Have I ever told how wonderful you are? Many times. Your heart contains a quality of charm from an era long gone, which makes your heart impenetrable and impassive to anybody here below. An entire male and true gentleman that shines like a rare gem enough to adorn a cloud of crimson roses in bloom--I’m ready to show to the world how much I love you, how much I adore you. Your soul is not that of an angelic moonflower with the odd impression of spirited cherubs. One day I’ll look into your eyes and will be bestowed a gracious kiss of content showing your love and telling about your fiendish essence that consumes my being. I never laid my head upon your chest to sleep forever in your arms, but I know the fervid temper of your manhood. I am at impasse and yet my every thought is yours. You are my life--my glandules and hormones and my sad, indomitable heart love you.

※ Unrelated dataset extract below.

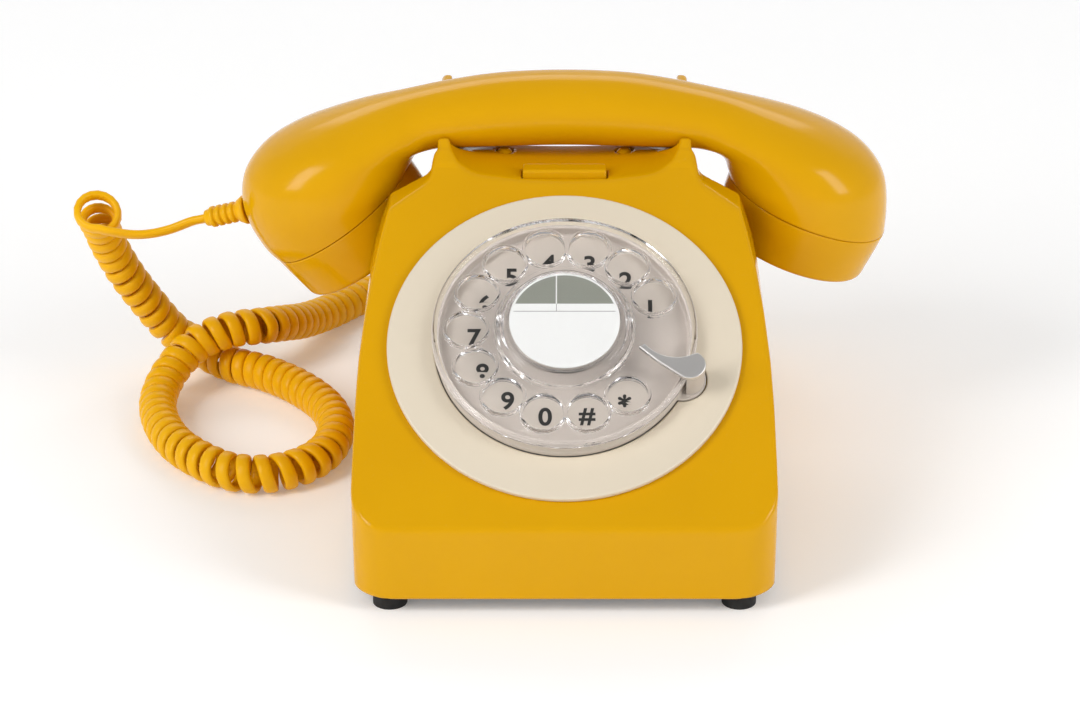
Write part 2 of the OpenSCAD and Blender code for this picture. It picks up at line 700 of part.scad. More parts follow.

I am at impasse and yet happy because I am with you or rather because you are on my mind. An unapproachable man, who has been initiated in many mysteries, you have the supernatural power and irresistible charm, one and only, which the floating time can’t change, and you know that I am crying at times because I am hurt and frightened--but I don’t think you care--though you care about me as your devotee and a votary of your tribe, and you appreciate all the things that I do in your name. So I exist in your life. And you need me; I know it and I can feel it, and you may not let me know. I want something. Love for me? Not at all. All I want is a little care.